84 Cheetos in One Sitting
You are high, hungry, and you want Cheetos. You trek out into the cold world to retrieve your treasure. You soon pop that first Cheeto into your mouth and savor the sweet cheesiness. Quickly it becomes two, then four, then 15. You start to eat them in pairs, and then trios. Not long and you’ve eaten half the bag. Realizing you’ve consumed exactly 84 Cheetos, you curl into a ball of regret. NOT WORTH IT.
— Shay Lewis
Having Sex on Campus
Throughout school, everybody is told about the best ways to deal with final exam stress: physical exercise, mental breaks, relaxation, and recreation. Nobody considers that sex can accomplish all these tasks and more, so let your libido overwhelm your prudence while on campus. Not only will the taboo heighten the experience, you’ll come back with an awesome story of sex in your empty ECON room for all of your lame friends. WORTH IT.
— Nicholas Villeneuve
Sliding into the DMs
You could be that person who messages “u up” at 2 a.m.

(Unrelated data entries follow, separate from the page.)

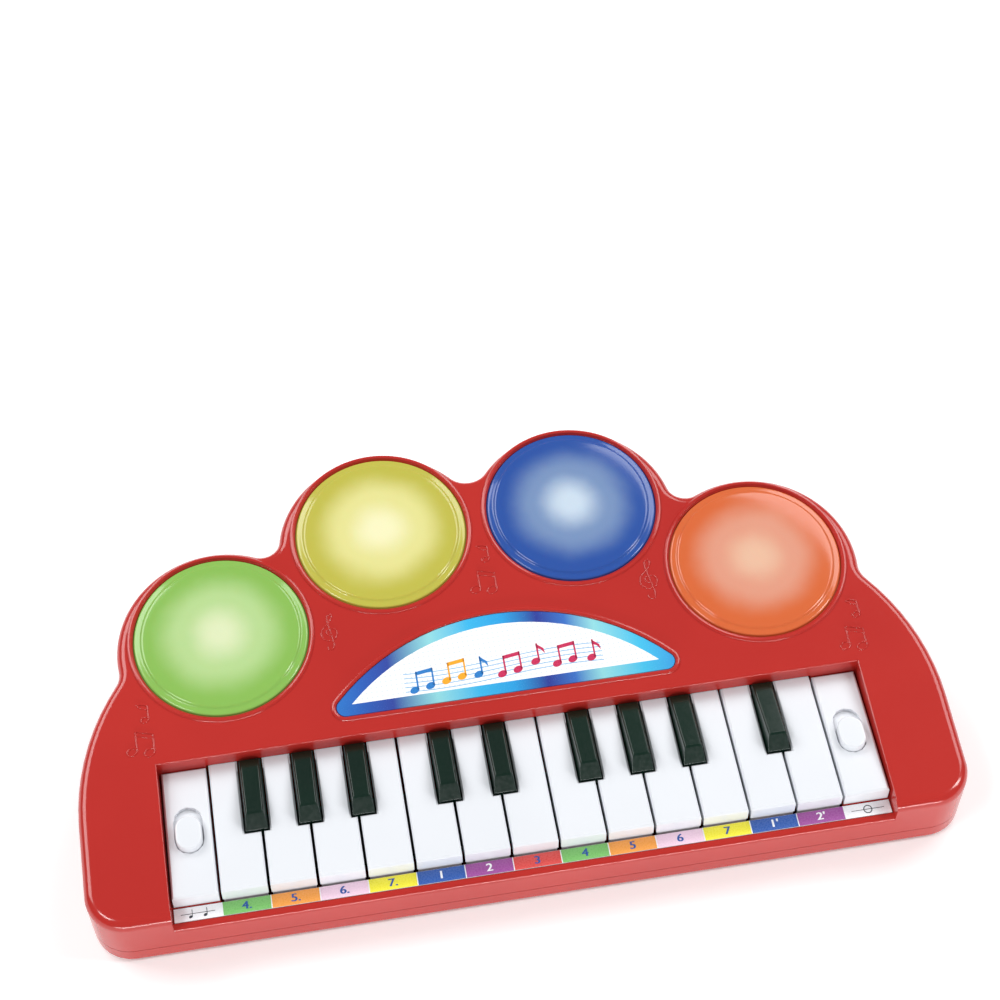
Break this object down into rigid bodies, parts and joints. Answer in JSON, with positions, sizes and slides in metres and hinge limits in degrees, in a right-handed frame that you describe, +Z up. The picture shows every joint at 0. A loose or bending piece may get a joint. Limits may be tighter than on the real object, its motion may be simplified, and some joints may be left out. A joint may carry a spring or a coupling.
{
  "type": "toy electronic keyboard",
  "caption": "Toy keyboard with hinged white and black keys, round light pads that press in, two slide switches, a note strip and a battery door below.",
  "frame": {"origin": "middle of the footprint's bounding box, on the surface the rubber feet stand on", "axes": "+X to the player's right along the keys, +Y away from the player towards the pads, +Z up"},
  "size_m": [0.369, 0.2044, 0.0521],
  "materials": {
    "red_case": "high-gloss moulded ABS",
    "white_keys": "polished white ABS",
    "black_keys": "satin black-green ABS",
    "pad_green": "translucent green plastic, lit from below",
    "pad_yellow": "translucent yellow plastic, lit from below",
    "pad_blue": "translucent blue plastic, lit from below",
    "pad_orange": "translucent orange plastic, lit from below",
    "foot_rubber": "matt black rubber",
    "contact_rubber": "grey silicone rubber",
    "steel": "plated steel",
    "circuit_board": "green solder mask",
    "printed_film": "printed, laminated film",
    "felt": "green felt",
    "battery_jacket": "plain plastic jacket",
    "cone_paper": "black pressed paper"
  },
  "bodies": {
    "case": {"bottom_shell": "red_case", "top_shell": "red_case", "foot_front_left": "foot_rubber", "foot_front_right": "foot_rubber", "foot_rear_left": "foot_rubber", "foot_rear_right": "foot_rubber", "case_screw_front_left": "steel", "case_screw_front_right": "steel", "case_screw_rear_left": "steel", "case_screw_rear_right": "steel", "key_pivot_rod": "steel", "key_stop_felt": "felt", "key_board": "circuit_board", "contact_rubber": "contact_rubber", "pad_light_green": "circuit_board", "pad_light_yellow": "circuit_board", "pad_light_blue": "circuit_board", "pad_light_orange": "circuit_board", "badge_plate": "printed_film", "note_strip": "printed_film", "switch_panel_left": "white_keys", "switch_panel_right": "white_keys", "battery_1": "battery_jacket", "battery_2": "battery_jacket", "battery_3": "battery_jacket", "battery_contact_left": "steel", "battery_contact_right": "steel", "speaker_frame": "steel", "speaker_cone": "cone_paper", "main_board": "circuit_board"},
    "white_key_01": {"white_key_01": "white_keys"},
    "white_key_02": {"white_key_02": "white_keys"},
    "white_key_03": {"white_key_03": "white_keys"},
    "white_key_04": {"white_key_04": "white_keys"},
    "white_key_05": {"white_key_05": "white_keys"},
    "white_key_06": {"white_key_06": "white_keys"},
    "white_key_07": {"white_key_07": "white_keys"},
    "white_key_08": {"white_key_08": "white_keys"},
    "white_key_09": {"white_key_09": "white_keys"},
    "white_key_10": {"white_key_10": "white_keys"},
    "white_key_11": {"white_key_11": "white_keys"},
    "white_key_12": {"white_key_12": "white_keys"},
    "white_key_13": {"white_key_13": "white_keys"},
    "black_key_01": {"black_key_01": "black_keys"},
    "black_key_02": {"black_key_02": "black_keys"},
    "black_key_03": {"black_key_03": "black_keys"},
    "black_key_04": {"black_key_04": "black_keys"},
    "black_key_05": {"black_key_05": "black_keys"},
    "black_key_06": {"black_key_06": "black_keys"},
    "black_key_07": {"black_key_07": "black_keys"},
    "black_key_08": {"black_key_08": "black_keys"},
    "black_key_09": {"black_key_09": "black_keys"},
    "pad_green": {"pad_green": "pad_green"},
    "pad_yellow": {"pad_yellow": "pad_yellow"},
    "pad_blue": {"pad_blue": "pad_blue"},
    "pad_orange": {"pad_orange": "pad_orange"},
    "mode_slider": {"mode_slider": "white_keys"},
    "power_slider": {"power_slider": "white_keys"},
    "battery_door": {"battery_door": "red_case", "battery_door_screw": "steel"}
  },
  "joints": [
    {"name": "white_key_01_hinge", "type": "hinge", "parent": "case", "child": "white_key_01", "pos_m": [-0.12, -0.021, 0.027], "axis": [1, 0, 0], "range_deg": [0, 2.8], "stiffness_Nm_per_rad": 0.5, "springref_deg": -1.72},
    {"name": "white_key_02_hinge", "type": "hinge", "parent": "case", "child": "white_key_02", "pos_m": [-0.1, -0.021, 0.027], "axis": [1, 0, 0], "range_deg": [0, 2.8], "stiffness_Nm_per_rad": 0.5, "springref_deg": -1.72},
    {"name": "white_key_03_hinge", "type": "hinge", "parent": "case", "child": "white_key_03", "pos_m": [-0.08, -0.021, 0.027], "axis": [1, 0, 0], "range_deg": [0, 2.8], "stiffness_Nm_per_rad": 0.5, "springref_deg": -1.72},
    {"name": "white_key_04_hinge", "type": "hinge", "parent": "case", "child": "white_key_04", "pos_m": [-0.06, -0.021, 0.027], "axis": [1, 0, 0], "range_deg": [0, 2.8], "stiffness_Nm_per_rad": 0.5, "springref_deg": -1.72},
    {"name": "white_key_05_hinge", "type": "hinge", "parent": "case", "child": "white_key_05", "pos_m": [-0.04, -0.021, 0.027], "axis": [1, 0, 0], "range_deg": [0, 2.8], "stiffness_Nm_per_rad": 0.5, "springref_deg": -1.72},
    {"name": "white_key_06_hinge", "type": "hinge", "parent": "case", "child": "white_key_06", "pos_m": [-0.02, -0.021, 0.027], "axis": [1, 0, 0], "range_deg": [0, 2.8], "stiffness_Nm_per_rad": 0.5, "springref_deg": -1.72},
    {"name": "white_key_07_hinge", "type": "hinge", "parent": "case", "child": "white_key_07", "pos_m": [0, -0.021, 0.027], "axis": [1, 0, 0], "range_deg": [0, 2.8], "stiffness_Nm_per_rad": 0.5, "springref_deg": -1.72},
    {"name": "white_key_08_hinge", "type": "hinge", "parent": "case", "child": "white_key_08", "pos_m": [0.02, -0.021, 0.027], "axis": [1, 0, 0], "range_deg": [0, 2.8], "stiffness_Nm_per_rad": 0.5, "springref_deg": -1.72},
    {"name": "white_key_09_hinge", "type": "hinge", "parent": "case", "child": "white_key_09", "pos_m": [0.04, -0.021, 0.027], "axis": [1, 0, 0], "range_deg": [0, 2.8], "stiffness_Nm_per_rad": 0.5, "springref_deg": -1.72},
    {"name": "white_key_10_hinge", "type": "hinge", "parent": "case", "child": "white_key_10", "pos_m": [0.06, -0.021, 0.027], "axis": [1, 0, 0], "range_deg": [0, 2.8], "stiffness_Nm_per_rad": 0.5, "springref_deg": -1.72},
    {"name": "white_key_11_hinge", "type": "hinge", "parent": "case", "child": "white_key_11", "pos_m": [0.08, -0.021, 0.027], "axis": [1, 0, 0], "range_deg": [0, 2.8], "stiffness_Nm_per_rad": 0.5, "springref_deg": -1.72},
    {"name": "white_key_12_hinge", "type": "hinge", "parent": "case", "child": "white_key_12", "pos_m": [0.1, -0.021, 0.027], "axis": [1, 0, 0], "range_deg": [0, 2.8], "stiffness_Nm_per_rad": 0.5, "springref_deg": -1.72},
    {"name": "white_key_13_hinge", "type": "hinge", "parent": "case", "child": "white_key_13", "pos_m": [0.12, -0.021, 0.027], "axis": [1, 0, 0], "range_deg": [0, 2.8], "stiffness_Nm_per_rad": 0.5, "springref_deg": -1.72},
    {"name": "black_key_01_hinge", "type": "hinge", "parent": "case", "child": "black_key_01", "pos_m": [-0.1122, -0.021, 0.027], "axis": [1, 0, 0], "range_deg": [0, 2.8], "stiffness_Nm_per_rad": 0.5, "springref_deg": -1.72},
    {"name": "black_key_02_hinge", "type": "hinge", "parent": "case", "child": "black_key_02", "pos_m": [-0.09, -0.021, 0.027], "axis": [1, 0, 0], "range_deg": [0, 2.8], "stiffness_Nm_per_rad": 0.5, "springref_deg": -1.72},
    {"name": "black_key_03_hinge", "type": "hinge", "parent": "case", "child": "black_key_03", "pos_m": [-0.0678, -0.021, 0.027], "axis": [1, 0, 0], "range_deg": [0, 2.8], "stiffness_Nm_per_rad": 0.5, "springref_deg": -1.72},
    {"name": "black_key_04_hinge", "type": "hinge", "parent": "case", "child": "black_key_04", "pos_m": [-0.0316, -0.021, 0.027], "axis": [1, 0, 0], "range_deg": [0, 2.8], "stiffness_Nm_per_rad": 0.5, "springref_deg": -1.72},
    {"name": "black_key_05_hinge", "type": "hinge", "parent": "case", "child": "black_key_05", "pos_m": [-0.0084, -0.021, 0.027], "axis": [1, 0, 0], "range_deg": [0, 2.8], "stiffness_Nm_per_rad": 0.5, "springref_deg": -1.72},
    {"name": "black_key_06_hinge", "type": "hinge", "parent": "case", "child": "black_key_06", "pos_m": [0.0278, -0.021, 0.027], "axis": [1, 0, 0], "range_deg": [0, 2.8], "stiffness_Nm_per_rad": 0.5, "springref_deg": -1.72},
    {"name": "black_key_07_hinge", "type": "hinge", "parent": "case", "child": "black_key_07", "pos_m": [0.05, -0.021, 0.027], "axis": [1, 0, 0], "range_deg": [0, 2.8], "stiffness_Nm_per_rad": 0.5, "springref_deg": -1.72},
    {"name": "black_key_08_hinge", "type": "hinge", "parent": "case", "child": "black_key_08", "pos_m": [0.0722, -0.021, 0.027], "axis": [1, 0, 0], "range_deg": [0, 2.8], "stiffness_Nm_per_rad": 0.5, "springref_deg": -1.72},
    {"name": "black_key_09_hinge", "type": "hinge", "parent": "case", "child": "black_key_09", "pos_m": [0.1084, -0.021, 0.027], "axis": [1, 0, 0], "range_deg": [0, 2.8], "stiffness_Nm_per_rad": 0.5, "springref_deg": -1.72},
    {"name": "pad_green_press", "type": "slide", "parent": "case", "child": "pad_green", "axis": [0, 0.0896, -0.996], "range_m": [0, 0.002], "stiffness_N_per_m": 300, "springref_m": -0.0015},
    {"name": "pad_yellow_press", "type": "slide", "parent": "case", "child": "pad_yellow", "axis": [0, 0.0896, -0.996], "range_m": [0, 0.002], "stiffness_N_per_m": 300, "springref_m": -0.0015},
    {"name": "pad_blue_press", "type": "slide", "parent": "case", "child": "pad_blue", "axis": [0, 0.0896, -0.996], "range_m": [0, 0.002], "stiffness_N_per_m": 300, "springref_m": -0.0015},
    {"name": "pad_orange_press", "type": "slide", "parent": "case", "child": "pad_orange", "axis": [0, 0.0896, -0.996], "range_m": [0, 0.002], "stiffness_N_per_m": 300, "springref_m": -0.0015},
    {"name": "mode_slide", "type": "slide", "parent": "case", "child": "mode_slider", "axis": [0, 1, 0], "range_m": [0, 0.0052]},
    {"name": "power_slide", "type": "slide", "parent": "case", "child": "power_slider", "axis": [0, 1, 0], "range_m": [0, 0.0052]},
    {"name": "battery_door_hinge", "type": "hinge", "parent": "case", "child": "battery_door", "pos_m": [-0.06, 0.0391, 0.0016], "axis": [1, 0, 0], "range_deg": [0, 70]}
  ]
}
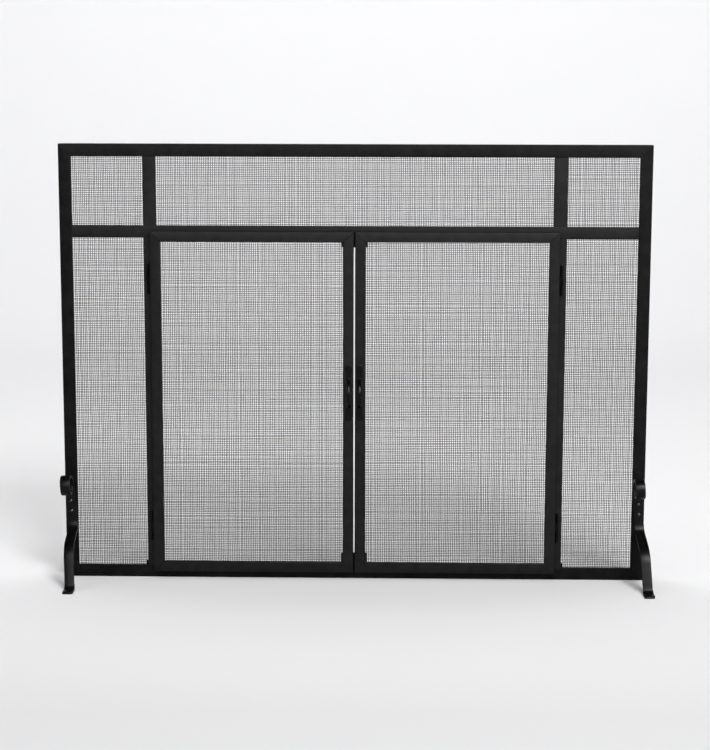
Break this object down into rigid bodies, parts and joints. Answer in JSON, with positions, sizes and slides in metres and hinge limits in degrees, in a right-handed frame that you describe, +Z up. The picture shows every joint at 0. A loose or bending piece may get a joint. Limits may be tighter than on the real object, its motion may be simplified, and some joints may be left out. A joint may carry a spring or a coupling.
{
  "type": "fireplace screen",
  "caption": "Flat free-standing fireplace screen: a steel angle frame with wire mesh bays, a pair of hinged mesh doors with bow handles, and scrolled legs in front.",
  "frame": {"origin": "middle of the bottom rail's underside, on the hearth", "axes": "+X along the screen to the right as seen from the room, +Y back towards the fire, +Z up"},
  "size_m": [1.1285, 0.155, 0.838],
  "materials": {
    "black_paint": "satin powder coat",
    "black_wire": "painted woven wire cloth",
    "zinc_steel": "zinc plated",
    "magnet": "nickel plated"
  },
  "bodies": {
    "frame": {"left_stile": "black_paint", "right_stile": "black_paint", "top_rail": "black_paint", "bottom_rail": "black_paint", "transom": "black_paint", "upper_left_mullion": "black_paint", "upper_right_mullion": "black_paint", "lower_left_mullion": "black_paint", "lower_right_mullion": "black_paint", "left_mullion_tab": "black_paint", "right_mullion_tab": "black_paint", "upper_left_mesh": "black_wire", "upper_centre_mesh": "black_wire", "upper_right_mesh": "black_wire", "side_left_mesh": "black_wire", "side_right_mesh": "black_wire", "upper_left_clamps": "black_paint", "upper_centre_clamps": "black_paint", "upper_right_clamps": "black_paint", "side_left_clamps": "black_paint", "side_right_clamps": "black_paint", "left_frame_leaves": "black_paint", "right_frame_leaves": "black_paint", "left_hinge_pins": "black_paint", "right_hinge_pins": "black_paint", "upper_catch_plate": "black_paint", "lower_catch_plate": "black_paint", "upper_magnets": "magnet", "lower_magnets": "magnet", "left_leg": "black_paint", "right_leg": "black_paint", "left_leg_screws": "black_paint", "right_leg_screws": "black_paint", "left_leg_nuts": "zinc_steel", "right_leg_nuts": "zinc_steel"},
    "left_door": {"left_door_hinge_stile": "black_paint", "left_door_meeting_stile": "black_paint", "left_door_top_rail": "black_paint", "left_door_bottom_rail": "black_paint", "left_door_mesh": "black_wire", "left_door_clamps": "black_paint", "left_door_leaves": "black_paint", "left_door_keepers": "black_paint", "left_handle": "black_paint", "left_handle_screws": "zinc_steel"},
    "right_door": {"right_door_hinge_stile": "black_paint", "right_door_meeting_stile": "black_paint", "right_door_top_rail": "black_paint", "right_door_bottom_rail": "black_paint", "right_door_mesh": "black_wire", "right_door_clamps": "black_paint", "right_door_leaves": "black_paint", "right_door_keepers": "black_paint", "right_handle": "black_paint", "right_handle_screws": "zinc_steel"}
  },
  "joints": [
    {"name": "left_door_hinge", "type": "hinge", "parent": "frame", "child": "left_door", "pos_m": [-0.3918, -0.01505, 0.3449], "axis": [0, 0, -1], "range_deg": [0, 120]},
    {"name": "right_door_hinge", "type": "hinge", "parent": "frame", "child": "right_door", "pos_m": [0.3918, -0.01505, 0.3449], "axis": [0, 0, 1], "range_deg": [0, 120]}
  ]
}
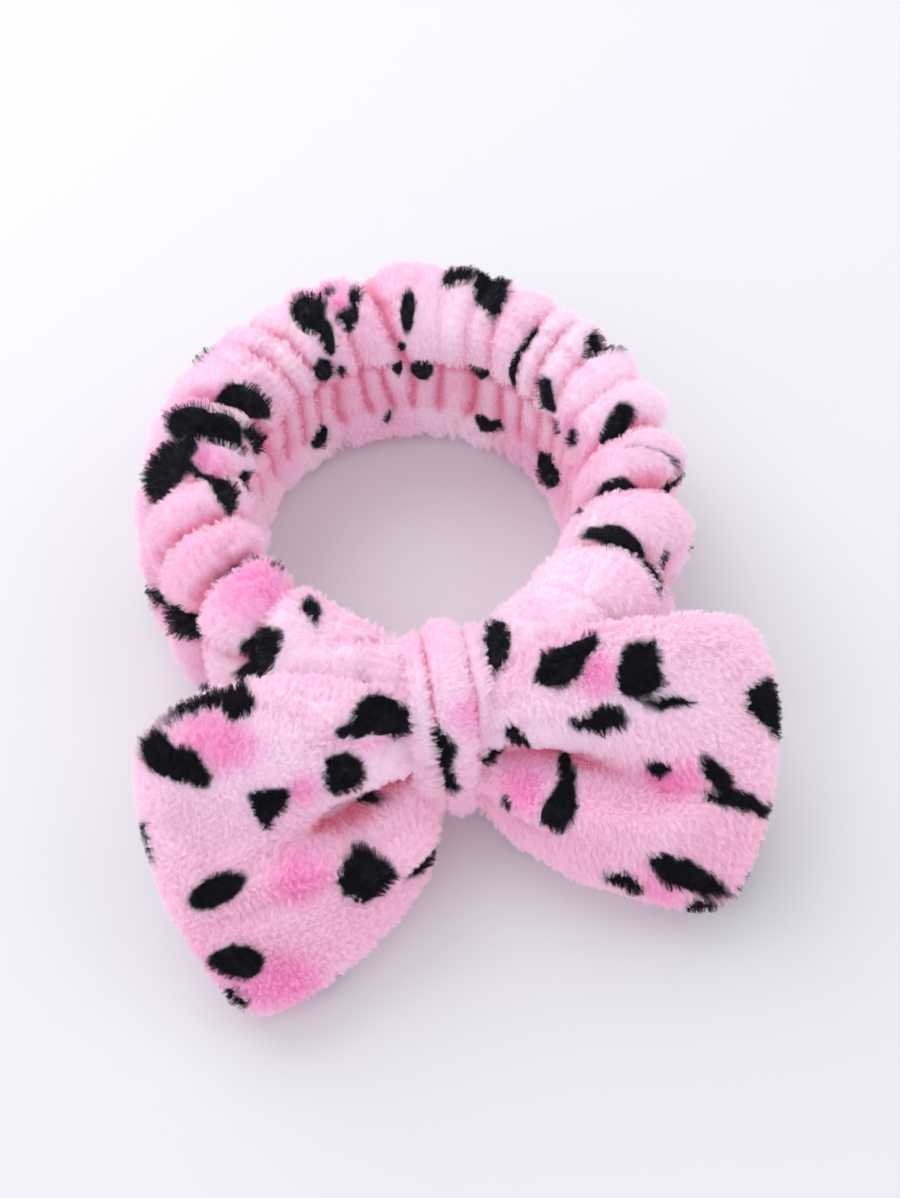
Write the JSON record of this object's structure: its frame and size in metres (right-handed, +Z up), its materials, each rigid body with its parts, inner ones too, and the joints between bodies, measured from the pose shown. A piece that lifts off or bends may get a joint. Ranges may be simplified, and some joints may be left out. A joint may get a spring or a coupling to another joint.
{
  "type": "spa headband",
  "caption": "Stretch fleece headband for face washing: a gathered sleeve on an elastic loop with a padded bow wrapped to its front.",
  "frame": {"origin": "centre of the head opening at half the band's height", "axes": "+Z up as it lies on a table, out of the head opening; -Y towards the bow at the front; +X to the right seen from the front"},
  "size_m": [0.2075, 0.2481, 0.0641],
  "materials": {
    "printed_fleece": "plush pile, pink with charcoal spots and hot pink patches",
    "pink_thread": "spun polyester sewing thread",
    "white_thread": "spun polyester sewing thread",
    "white_elastic": "woven ribbed elastic",
    "white_wadding": "loose polyester fibre"
  },
  "bodies": {
    "band": {"fleece_sleeve": "printed_fleece", "sleeve_long_seam": "pink_thread", "sleeve_end_seam": "pink_thread", "elastic_loop": "white_elastic", "elastic_lap_stitches": "white_thread", "bow_waist": "printed_fleece", "tie_thread": "pink_thread", "knot_wrap": "printed_fleece", "knot_wrap_seam": "pink_thread"},
    "left_wing": {"bow_wing_left": "printed_fleece", "wing_padding_left": "white_wadding", "wing_seam_left": "pink_thread"},
    "right_wing": {"bow_wing_right": "printed_fleece", "wing_padding_right": "white_wadding", "wing_seam_right": "pink_thread"}
  },
  "joints": [
    {"name": "left_wing_fold", "type": "hinge", "parent": "band", "child": "left_wing", "pos_m": [-0.018, -0.09316, 0.00688], "axis": [0, 0.342, 0.9397], "range_deg": [0, 50], "stiffness_Nm_per_rad": 0.01},
    {"name": "right_wing_fold", "type": "hinge", "parent": "band", "child": "right_wing", "pos_m": [0.018, -0.09316, 0.00688], "axis": [0, -0.342, -0.9397], "range_deg": [0, 50], "stiffness_Nm_per_rad": 0.01}
  ]
}
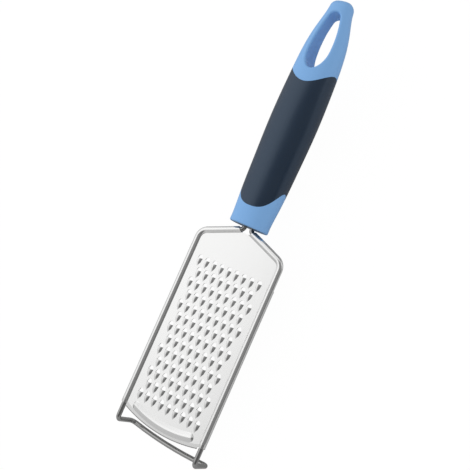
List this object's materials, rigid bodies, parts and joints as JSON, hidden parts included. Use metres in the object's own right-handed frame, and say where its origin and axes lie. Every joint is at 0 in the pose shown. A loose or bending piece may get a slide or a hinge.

You could be having a convo an hour later about the way that the societal demand for constant productive achievements means your biggest fear is that you’ll never live up to your potential. Slide into those DMs because you shouldn’t do tomorrow what you could do today. The world is ending and the bees are dying. Just don’t send unsolicited nudes. WORTH IT.
— Juan Felipe Vargas Alba
Class with a Hot Prof
Extra motivation to attend class is helpful, but if your hot prof is boring — or just so dreamy that you can’t pay attention — you will regret it. When you’re failing the course because you keep drooling instead of listening, you’ll wish you’d looked beyond the chili pepper on Rate My Prof. And if they’re bad at teaching, the illusion of their hotness will be shattered forever. Better to admire them from afar. NOT WORTH IT.